How will Israel’s non-Jewish citizens react to this law? Some are most likely to see it as an attempt to emphasize that they are outsiders, no more than a tolerated minority. How will the Druze soldier serving in the IDF feel about it? And the Moslems and Christians who volunteer to serve in the IDF, or, alternatively, do a year of national service? Or the families of those who have fallen in the defense of Israel? The law is quite likely to be interpreted by them as an affront, or at the very least as a legislative maneuver which ignores their existence. It is hard to see that any of them would be pleased by this legislation, and understandably so.
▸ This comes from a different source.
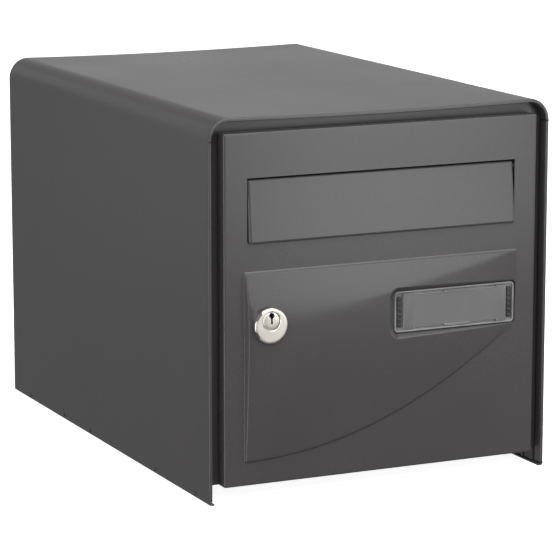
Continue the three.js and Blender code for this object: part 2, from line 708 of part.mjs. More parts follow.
const housing = new THREE.Group();
housing.add(hood(), floorPan(), frontFrame(), backPanel(), hinges);
housing.add(...rivetPlaces().map(hoodRivet));
housing.add(bumpStop('bump_stop_upper', 60), bumpStop('bump_stop_lower', -60));

const group = new THREE.Group();
group.add(housing, door);

export default group;
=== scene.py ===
import math

import bmesh
import bpy
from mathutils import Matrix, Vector


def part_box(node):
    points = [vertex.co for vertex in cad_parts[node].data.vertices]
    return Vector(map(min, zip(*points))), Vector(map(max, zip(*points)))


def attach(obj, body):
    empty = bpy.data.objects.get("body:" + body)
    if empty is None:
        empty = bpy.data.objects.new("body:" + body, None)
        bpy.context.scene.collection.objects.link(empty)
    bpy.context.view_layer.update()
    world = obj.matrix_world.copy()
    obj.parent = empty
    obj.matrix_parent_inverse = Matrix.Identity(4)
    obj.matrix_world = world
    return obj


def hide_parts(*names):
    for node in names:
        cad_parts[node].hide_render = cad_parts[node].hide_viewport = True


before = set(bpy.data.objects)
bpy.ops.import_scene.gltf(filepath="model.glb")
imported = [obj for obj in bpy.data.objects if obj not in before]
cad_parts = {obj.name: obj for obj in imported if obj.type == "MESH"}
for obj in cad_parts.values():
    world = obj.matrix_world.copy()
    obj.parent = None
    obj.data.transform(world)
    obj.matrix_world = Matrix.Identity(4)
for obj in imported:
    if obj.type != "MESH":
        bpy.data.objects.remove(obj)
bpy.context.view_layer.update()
slots = {name: node.material_slots[0].material.name for name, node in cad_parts.items()}

MM = 0.001

# ---------------------------------------------------------------- places and sizes from the frame

hood_low, hood_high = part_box("outer_hood")
door_low, door_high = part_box("door_panel")
flap_low, flap_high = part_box("mail_flap")
frame_low, frame_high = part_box("front_frame")
label_low, label_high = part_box("label_holder")
window_low, window_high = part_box("label_window")
card_low, card_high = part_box("label_card")
rosette_low, rosette_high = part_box("lock_rosette")
plug_low, plug_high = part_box("lock_plug")
pin_low, pin_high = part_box("hinge_pin_upper")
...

The suspicion arises that those members of the Knesset who promote the Jewish nation-state bill either do not care what Israel’s non-Jewish citizens think about it, or else are attempting to make it clear that the latter are outsiders in this country. Which is worse? No hyperbolic argument which attempts to explain that in parallel to a Palestinian state – advocated by so many in the world and in Israel – Israel must be legislatively defined as a Jewish state, is likely to make an impression on those citizens. The rulers of the putative Palestinian state may not want any Jews living within its borders, but Israel wants its non-Jewish citizens to feel at home here, and to become part and parcel of Israel’s society. There is no comparison here, and therefore such obtuse argumentation cannot serve to justify the proposed legislation.
Any time would have been unsuitable for this legislation, but now is the worst time for it. There's no need to explain that we are witnessing a period of high tension between Jews and Arabs in the land. The last thing Israelis should want is to see Israel’s Arab citizens pulled into this maelstrom of Arab-Jewish hostility. It is not too farfetched to believe that may very well be the result of this ill-considered bill.
It serves no useful purpose and may do considerable harm. Those members of the Knesset who are promoting it would be well advised to withdraw this legislation.